RENO (AP) - Federal land managers launched an effort Monday to update their count of wild horses roaming parts of northwest Nevada and southwest Oregon, garnering rare praise from horse protection advocates.
The BLM and U.S. Fish and Wildlife Service are joining forces this week to conduct the aerial census over about 4 million acres of federal land, primarily around the Sheldon and Hart Mountain National Wildlife Refuges near the Nevada-Oregon line.
Wild horse advocates who have criticized the U.S. Bureau of Land Management's roundup of the mustangs are urging the agency to suspend all gathers until the new census is complete.
"This is a positive step," said Makendra Silverman of the Cloud Foundation, a Colorado-based group that is among those challenging mustang roundups in court.
But she said an independent census should be conducted to address their concerns that BLM overestimates the number of horses on the range to justify the roundups aimed at reducing the herds' population.

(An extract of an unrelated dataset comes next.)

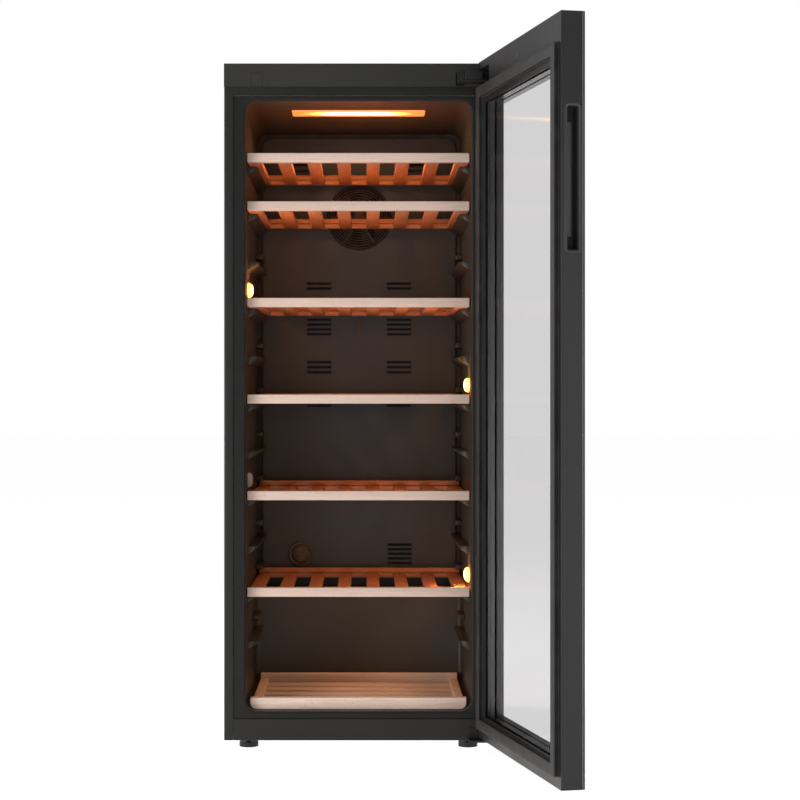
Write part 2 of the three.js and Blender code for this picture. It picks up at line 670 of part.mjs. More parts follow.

"The BLM readily admits to having no accurate national census of wild horses and burros living on our Western public lands and yet continues with plans to round up nearly 12,000 this fiscal year," she said. "That is irresponsible."
The agency estimates more than 38,000 horses and burros roam the range in 10 Western states, with roughly half in Nevada.
The BLM maintains the roundups are necessary because an overpopulation of horses is harming native wildlife and the range, and threatening the mustangs with starvation. It believes the number that can be supported on the range is about 26,600.
Ron Wenker, BLM state director for Nevada, said the effort to update the population count with the help of an airplane is intended to utilize "improved population and survey methodology" in an area that has shown shifts in both horse numbers and distribution.
"Past population surveys and management projects by BLM and the USFWS within the survey area have shown that animals may move between a number of BLM herd management areas" and across the two wildlife refuges, Wenker said.
"This joint effort will produce a base line count and distribution for the entire area as a whole," he said, adding that accurate population surveys are challenging because of the ruggedness of the terrain and vegetation cover.
"We are planning to return in the fall for a second survey, where we will see how and where the herds moved and how that affects population counts within the individual areas," he said.